Voilà une vie simple et belle. Une vie modeste malgré quelques apparences d'éclats. Une vie à la mesure d'un homme fort et faible, aimable et détestable par moments. Bref une vie pleine de courage, de droiture, d'abnégation et de sacrifices.
Mon père a beaucoup souffert les dix dernières années de sa vie, subissant pas moins de six interventions chirurgicales. La dernière que j'ai été le voir, c'était en juillet 2007, plus précisément du 3 juillet au au 19 juillet. Dès qu'il a appris que l'avion avait atterri, il s'est écrié: "Mon fils vient m'enterrer". Il n'en croyait pas ses yeux de me voir à son chevet aux cliniques Ngaliema de Kinshasa. A mon départ, il m'a prié de ne pas rentrer pour son enterrement si jamais il venait à rendre l'âme en mon absence. A son avis, je l'avais déjà symboliquement enterré et il était si heureux et fier de me voir remplir mon devoir filial.

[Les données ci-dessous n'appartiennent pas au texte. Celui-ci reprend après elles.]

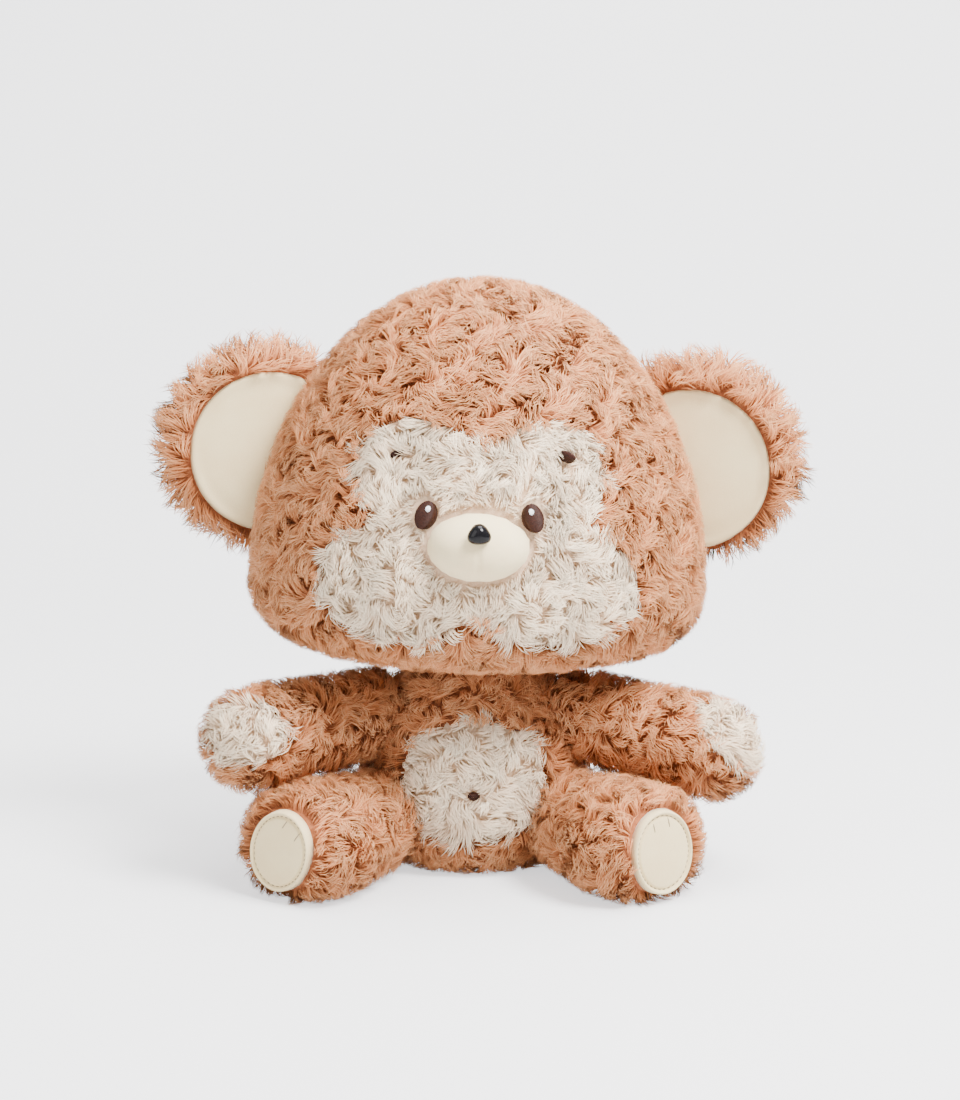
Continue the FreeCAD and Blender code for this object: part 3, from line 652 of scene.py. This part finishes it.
class Sheet:
    """The plane a thin CAD piece lies in: its middle, its two main directions and the way it faces."""

    def __init__(self, node, facing):
        points = points_of(NODES[node])
        self.middle = middle_of(node)
        axes = np.linalg.eigh(np.cov((points - self.middle).T))[1]
        self.out = axes[:, 0] * np.sign(axes[:, 0] @ np.asarray(facing, float))
        self.long = axes[:, 2] * (np.sign(axes[2, 2]) or 1)
        self.wide = np.cross(self.long, self.out)
        local = points - self.middle
        self.half_long = np.abs(local @ self.long).max()
        self.half_wide = np.abs(local @ self.wide).max()
        flat = np.stack([local @ self.wide, local @ self.long], axis=1)
        angle, reach = np.arctan2(flat[:, 1], flat[:, 0]), np.linalg.norm(flat, axis=1)
        slot = ((angle + np.pi) / (2 * np.pi) * 72).astype(int) % 72
        edge = np.array([reach[slot == i].max() if (slot == i).any() else np.nan for i in range(72)])
        known = np.flatnonzero(~np.isnan(edge))
        edge = np.interp(np.arange(72), known, edge[known], period=72)
        self.edge = (np.roll(edge, 1) + edge * 2 + np.roll(edge, -1)) / 4
        self.tree = BVHTree.FromPolygons(points.tolist(), triangles_of(NODES[node]).tolist())

    def reach(self, angle):
        """How far the outline is from the middle at an angle in the plane."""
        place = ((angle + np.pi) / (2 * np.pi) * 72 - 0.5) % 72
        return np.interp(place, np.arange(73), np.append(self.edge, self.edge[0]))

    def at(self, wide, long, lift=0.0):
        """A point on the piece's front, raised by lift along the way it faces."""
        start = self.middle + self.wide * wide + self.long * long + self.out * 60
        hit = self.tree.ray_cast(Vector(start), Vector(-self.out), 120)[0]
        if hit is None:
            near = self.tree.find_nearest(Vector(start - self.out * 60))[0]
            hit = start - self.out * 60 + self.out * ((np.array(near) - self.middle) @ self.out)
        return np.array(hit) + self.out * lift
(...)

Je n'avais pas d'espoir de le revoir vivant, car les résultats radiographiques et des examens effectués sur ordre du Dr Muteba ne lui accordaient pas beaucoup de temps de vie. Je le savais, mais je devais rien souffler de ce pénible détail. Le Dr Mayengo, son cousin, s'est mis à pleurer dès qu'il avait pris connaissance des radios. Le cancer avait déjà attaqué tout le bassin. Je suis revenu à la Barbade, conscient d'avoir accompli mon devoir de fils aîné et heureux d'avoir entendu ses dernières paroles.

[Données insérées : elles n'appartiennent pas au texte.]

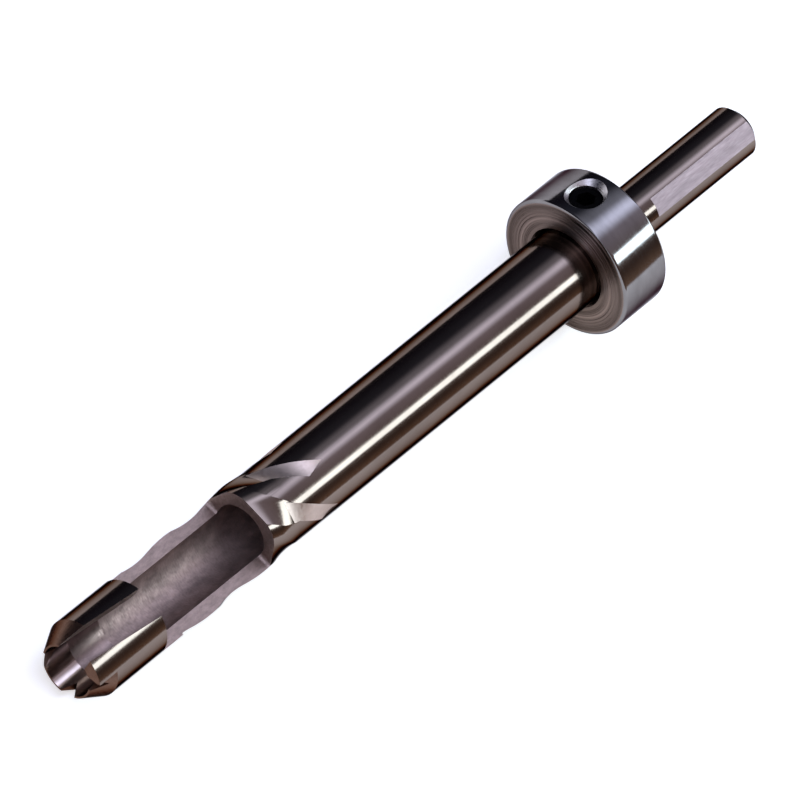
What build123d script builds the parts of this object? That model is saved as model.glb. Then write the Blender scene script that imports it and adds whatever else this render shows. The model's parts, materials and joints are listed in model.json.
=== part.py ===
from build123d import *
from math import atan2, cos, radians, sin, tan
import os

# A plug cutter with an adjustable depth stop. Sizes are in millimetres.
# Places along the tool are measured from the cutting tip towards the shank.
# Angles round the tool are measured from the direction that the window faces.

# Cutting head
bore_radius = 4.8
tip_land = 0.35
head_length = 16.7
head_rise = 0.21
head_back_taper = 0.07
spur_bevel_length = 4.3
bevel_overcut = 1.0
raker_start = -10.0
raker_end = 55.0

# Chip slot through the near wall of the head
slot_width = 5.7
slot_angle = 2.0
slot_slant = 5.0

# Gashes that part the teeth
gash_width = 2.7
gash_depth = 3.0
gash_lean = 0.85
gash_overcut = 1.0
gash_first_angle = 79.0
gash_pitch = 90.0
gash_count = 3

# Hollow barrel and its window
bore_land_length = 13.3
bore_relief = 0.2
bore_depth = 54.0
drill_point_angle = 118.0
window_length = 27.0
window_floor_drop = 0.9
window_corner_radius = 0.8

# Helical flutes: a shallow bed beside a crowned ridge that stands proud of the body
flute_count = 5
flute_lead = 67.2
flute_start = 22.0
flute_phase = -6.1
bed_depth = 0.185
bed_end_angle = 24.0
bed_end_rise = 0.655
ridge_foot_angle = 18.0
ridge_crown_angle = 34.0
ridge_crown_rise = 0.355
ridge_back_angle = 60.0
ridge_back_rise = 0.205
ridge_full_start = 26.0
ridge_full_end = 44.5
ridge_run_out = 6.0
ridge_stock = 0.555
flute_end = 57.6
flute_end_rise = 9.3
flute_end_shift = 2.2

# Solid body and shank
body_radius = 7.145
body_end = 137.5
body_edge = 0.5
shank_radius = 4.75
shank_length = 33.0
shank_end_edge = 1.0
flat_depth = 0.32
flat_length = 25.7
flat_angle = 30.6

# Depth stop collar, its hole and its set screw
collar_radius = 13.0
collar_width = 10.5
collar_edge = 0.35
collar_bore_edge = 0.45
collar_setback = 0.8
sliding_clearance = 0.05
screw_angle = -25.0
screw_radius = 2.95
thread_clearance = 0.05
countersink_radius = 3.85
screw_recess = 1.3
screw_point_gap = 0.05
screw_edge = 0.35
screw_point_edge = 0.6
cup_radius = 1.6
cup_depth = 0.6
socket_width = 3.0
socket_floor = 0.9

# Worked out from the sizes above
head_radius = body_radius + head_rise
head_back_radius = head_radius - head_back_taper
stock_radius = body_radius + ridge_stock
relief_radius = bore_radius + bore_relief
tip_radius = bore_radius + tip_land
window_end = head_length + window_length
overall_length = body_end + shank_length
collar_front = body_end - collar_setback - collar_width
collar_middle = collar_front + collar_width / 2
collar_bore_radius = body_radius + sliding_clearance
screw_hole_radius = screw_radius + thread_clearance
screw_foot = body_radius + screw_point_gap
screw_top = collar_radius - screw_recess
flute_rate = 360 / flute_lead
flute_angle = 360 / flute_count
socket_depth = screw_top - screw_foot - cup_depth - socket_floor

# The tool lies on the rim of its collar and on the edge of its cutting head
tilt = atan2(collar_radius - head_radius, collar_front + collar_edge - spur_bevel_length)
along = Vector(cos(tilt), 0, sin(tilt))
upward = Vector(-sin(tilt), 0, cos(tilt))
sideways = Vector(0, -1, 0)
tip_height = head_radius * cos(tilt) - spur_bevel_length * sin(tilt)
tip_back = -(overall_length * cos(tilt) + shank_radius * sin(tilt) - head_radius * sin(tilt)) / 2
tip = Vector(tip_back, 0, tip_height)
tool_axis = Axis(tip, along)


def outward(angle):
    """Direction straight out from the tool's axis at an angle round it."""
    return upward * cos(radians(angle)) + sideways * sin(radians(angle))


def cross_section(place, angle=0.0):
    """Plane across the tool, its X pointing outward at the angle."""
    return Plane(origin=tip + along * place, x_dir=outward(angle), z_dir=along)


def lengthwise(angle=0.0):
    """Plane through the tool's axis, X along the tool and Y outward."""
    return Plane(origin=tip, x_dir=along, z_dir=along.cross(outward(angle)))


def radial(place, angle):
    """Plane square to an outward direction, X along the tool."""
    return Plane(origin=tip + along * place, x_dir=along, z_dir=outward(angle))


def polar(rise, angle):
    """Point of a cross-section at an angle, by how far it rises over the body."""
    radius = body_radius + rise
    return (radius * cos(radians(angle)), radius * sin(radians(angle)))


def flute_cutter(number):
    """Waste over one flute's bed and the ridge beside it, twisted along the tool."""
    start_angle = number * flute_angle - flute_phase + flute_rate * (flute_start - window_end)
    ridge_back = polar(ridge_back_rise, -ridge_back_angle)
    ridge_foot = polar(0, -ridge_foot_angle)
    bed_end = polar(bed_end_rise, bed_end_angle)
    with BuildSketch(cross_section(flute_start, start_angle)) as section:
        with BuildLine():
            ThreePointArc(ridge_back, polar(ridge_crown_rise, -ridge_crown_angle), ridge_foot)
            ThreePointArc(ridge_foot, polar(-bed_depth, 0), bed_end)
            Polyline(
                bed_end,
                polar(body_radius, bed_end_angle),
                polar(body_radius, -ridge_back_angle),
                ridge_back,
            )
        make_face()
    run = flute_end + flute_end_rise - flute_start
    waste = Solid.extrude_linear_with_rotation(
        section.sketch.face(), tip + along * flute_start, along * run, flute_rate * run
    )
    bed_angle = start_angle + flute_rate * (flute_end - flute_start)
    round_the_tool = along.cross(outward(bed_angle))
    leaving = along * flute_end_shift + round_the_tool * flute_end_rise
    end_plane = Plane(origin=tip + along * flute_end, z_dir=leaving)
    return waste.split(end_plane, keep=Keep.BOTTOM)


with BuildPart() as plug_cutter:
    with BuildSketch(lengthwise(flat_angle)):
        with BuildLine():
            Polyline(
                (0, 0),
                (0, head_radius),
                (head_length, head_back_radius),
                (flute_start, head_back_radius),
                (ridge_full_start, stock_radius),
                (ridge_full_end, stock_radius),
                (ridge_full_end + ridge_run_out, body_radius),
                (body_end - body_edge, body_radius),
                (body_end, body_radius - body_edge),
                (body_end, shank_radius),
                (overall_length - shank_end_edge, shank_radius),
                (overall_length, shank_radius - shank_end_edge),
                (overall_length, 0),
                close=True,
            )
        make_face()
    revolve(axis=tool_axis)

    for number in range(flute_count):
        add(flute_cutter(number), mode=Mode.SUBTRACT)

    with BuildSketch(lengthwise()):
        point_depth = relief_radius / tan(radians(drill_point_angle / 2))
        with BuildLine():
            Polyline(
                (0, 0),
                (0, bore_radius),
                (bore_land_length, bore_radius),
                (bore_land_length, relief_radius),
                (bore_depth, relief_radius),
                (bore_depth + point_depth, 0),
                close=True,
            )
        make_face()
    revolve(axis=tool_axis, mode=Mode.SUBTRACT)

    with BuildSketch(lengthwise()) as window:
        with BuildLine():
            Polyline(
                (head_length, 2 * head_radius),
                (head_length, -window_floor_drop),
                (window_end, -window_floor_drop),
                (window_end, 2 * head_radius),
                close=True,
            )
        make_face()
        floor_corners = window.vertices().group_by(Axis.Y)[0]
        fillet(floor_corners.sort_by(Axis.X)[-1], window_corner_radius)
    extrude(amount=2 * head_radius, both=True, mode=Mode.SUBTRACT)

    slot_plane = radial(head_length / 2, slot_angle)
    with BuildSketch(slot_plane):
        Rectangle(2 * head_length, slot_width, rotation=-slot_slant)
    extrude(amount=2 * head_radius, mode=Mode.SUBTRACT)

    for number in range(gash_count):
        with BuildSketch(radial(0, gash_first_angle + number * gash_pitch)):
            with BuildLine():
                overcut_share = gash_overcut / gash_depth
                back_slope = gash_width - gash_lean
                Polyline(
                    (-gash_overcut, -gash_lean * overcut_share),
                    (gash_depth, gash_lean),
                    (-gash_overcut, gash_width + back_slope * overcut_share),
                    close=True,
                )
            make_face()
        extrude(amount=2 * head_radius, mode=Mode.SUBTRACT)

    with BuildSketch(lengthwise(raker_end)):
        slope = (head_radius - tip_radius) / spur_bevel_length
        with BuildLine():
            Polyline(
                (-bevel_overcut, tip_radius - slope * bevel_overcut),
                (spur_bevel_length + bevel_overcut, head_radius + slope * bevel_overcut),
                (-bevel_overcut, head_radius + slope * bevel_overcut),
                close=True,
            )
        make_face()
    revolve(axis=tool_axis, revolution_arc=360 + raker_start - raker_end, mode=Mode.SUBTRACT)

    flat_place = overall_length - flat_length / 2
    with BuildSketch(radial(flat_place, flat_angle).offset(shank_radius - flat_depth)):
        Rectangle(flat_length, 2 * shank_radius)
    extrude(amount=shank_radius, mode=Mode.SUBTRACT)

with BuildPart() as stop_collar:
    with BuildSketch(lengthwise()):
        collar_back = collar_front + collar_width
        with BuildLine():
            Polyline(
                (collar_front + collar_bore_edge, collar_bore_radius),
                (collar_front, collar_bore_radius + collar_bore_edge),
                (collar_front, collar_radius - collar_edge),
                (collar_front + collar_edge, collar_radius),
                (collar_back - collar_edge, collar_radius),
                (collar_back, collar_radius - collar_edge),
                (collar_back, collar_bore_radius + collar_bore_edge),
                (collar_back - collar_bore_edge, collar_bore_radius),
                close=True,
            )
        make_face()
    revolve(axis=tool_axis)
    with Locations(radial(collar_middle, screw_angle).offset(collar_radius)):
        CounterSinkHole(screw_hole_radius, countersink_radius, collar_radius)

with BuildPart() as set_screw:
    screw_plane = radial(collar_middle, screw_angle)
    with BuildSketch(Plane(origin=screw_plane.origin, x_dir=screw_plane.z_dir, z_dir=along)):
        with BuildLine():
            Polyline(
                (screw_foot + cup_depth, 0),
                (screw_foot, cup_radius),
                (screw_foot, screw_radius - screw_point_edge),
                (screw_foot + screw_point_edge, screw_radius),
                (screw_top - screw_edge, screw_radius),
                (screw_top, screw_radius - screw_edge),
                (screw_top, 0),
                close=True,
            )
        make_face()
    revolve(axis=Axis(screw_plane.origin, screw_plane.z_dir))
    with BuildSketch(screw_plane.offset(screw_top)):
        RegularPolygon(socket_width / 2, 6, major_radius=False)
    extrude(amount=-socket_depth, mode=Mode.SUBTRACT)

plug_cutter.part.label = "plug_cutter"
stop_collar.part.label = "stop_collar"
set_screw.part.label = "set_screw"

os.makedirs("parts", exist_ok=True)
export_step(plug_cutter.part, "parts/plug_cutter.step")
export_step(stop_collar.part, "parts/stop_collar.step")
export_step(set_screw.part, "parts/set_screw.step")
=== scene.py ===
import json
import math

import bmesh
import bpy
from mathutils import Matrix, Vector


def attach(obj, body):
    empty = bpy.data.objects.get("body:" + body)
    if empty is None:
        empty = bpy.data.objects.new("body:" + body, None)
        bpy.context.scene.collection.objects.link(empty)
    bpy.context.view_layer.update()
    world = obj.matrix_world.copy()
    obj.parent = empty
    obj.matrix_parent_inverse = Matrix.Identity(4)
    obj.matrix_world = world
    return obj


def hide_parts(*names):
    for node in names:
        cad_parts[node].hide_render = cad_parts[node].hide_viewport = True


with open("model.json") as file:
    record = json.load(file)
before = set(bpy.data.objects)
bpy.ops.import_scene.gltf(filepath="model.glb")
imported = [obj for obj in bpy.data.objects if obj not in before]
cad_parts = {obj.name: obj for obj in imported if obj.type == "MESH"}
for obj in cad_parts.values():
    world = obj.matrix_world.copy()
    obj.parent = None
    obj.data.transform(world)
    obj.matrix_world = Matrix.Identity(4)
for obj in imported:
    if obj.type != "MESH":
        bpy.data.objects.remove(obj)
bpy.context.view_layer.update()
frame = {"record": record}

bl_info = {
    "name": "Plug Cutter",
    "version": (1, 0, 0),
    "blender": (4, 5, 0),
    "location": "View3D > Sidebar > Plug Cutter",
    "description": "Dresses a plug cutter with its ground, turned and blackened steel",
    "category": "Object",
}

# The tool's own directions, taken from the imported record. Lengths are in metres.
MM = 0.001
MOUNTS = {mount["name"]: mount for mount in frame["record"]["mounts"]}
PLUG_BORE = MOUNTS["plug_bore"]
ALONG = -Vector(PLUG_BORE["axis"]).normalized()
SIDEWAYS = Vector((0, -1, 0))
UPWARD = SIDEWAYS.cross(ALONG).normalized()
TIP = Vector(PLUG_BORE["pos_m"]) - ALONG * PLUG_BORE["dims"]["length_mm"] / 2 * MM
TOOL_TURN = (0, math.atan2(-ALONG.z, ALONG.x), 0)

# The sizes below are in millimetres. Places along the tool are measured from the cutting tip
# towards the shank, and angles round it, in degrees, from the direction that the window faces.

# Cutting head
HEAD_RADIUS = 7.355
HEAD_BACK_RADIUS = 7.285
HEAD_LENGTH = 16.7
TIP_LAND = 0.35
BEVEL_LENGTH = 4.3
RAKER_START = -10.0
RAKER_END = 55.0

# Chip slot through the near wall of the head, and the gashes that part the teeth
SLOT_WIDTH = 5.7
SLOT_ANGLE = 2.0
SLOT_SLANT = 5.0
GASH_WIDTH = 2.7
GASH_DEPTH = 3.0
GASH_LEAN = 0.85
GASH_FIRST_ANGLE = 79.0
GASH_PITCH = 90.0
GASH_COUNT = 3

# Hollow barrel and its window
BORE_RADIUS = PLUG_BORE["dims"]["r_mm"]
BORE_LAND = PLUG_BORE["dims"]["length_mm"]
BORE_RELIEF = 0.2
BORE_DEPTH = 54.0
DRILL_POINT_ANGLE = 118.0
LIP_LENGTH = 5.9
WINDOW_END = 43.7
WINDOW_FLOOR = -0.9
WINDOW_CORNER = 0.8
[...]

Mon père restera pour moi l'homme le plus important de ma vie. Celui que j'ai aimé, quelquefois détesté à cause de sa fermeté. Ce caractère-là, il me l'a légué. Il m'a surtout appris à être moi-même devant les vicissitudes de la vie. Non sans humour, on se saluait réciproquement: "Bonjour mon fils". Il était mon père biologique, j'étais moi prêtre, son père spirituel. Chaque fois qu'il disait par exemple "Qui est celui qui peut m'ensorceler moi?" je me présentais comme son possible sorcier. Nous avions développé une relation très forte. J'étais Le fils, Son fils, Son coeur, comme il se plaisait à me le répéter depuis ma tendre enfance! Et il a fait tout son possible pour me rendre heureux. Le souvenir et l'amour de mon père sont gravés à jamais en moi. Le premier avant qui que ce soit, il m'a compris et pardonné d'avoir renoncé au sacerdoce, respectant ma libre décision. "Tu restes mon fils avant toute chose", m'a-t-il dit en dépit de quelque regret. Il a au moins eu le courage d'être sincère. Par-dessus tout, contre vents et marées, mon père a toujours cru en moi. Il a été et demeure, pour autant qu'on puisse le dire d'un être humain, mon roc. J'ai honoré sa tombe le 25 novembre 2008 à Kinkole.
Papa, Dieu ait ton âme et t'accorde le repos éternel.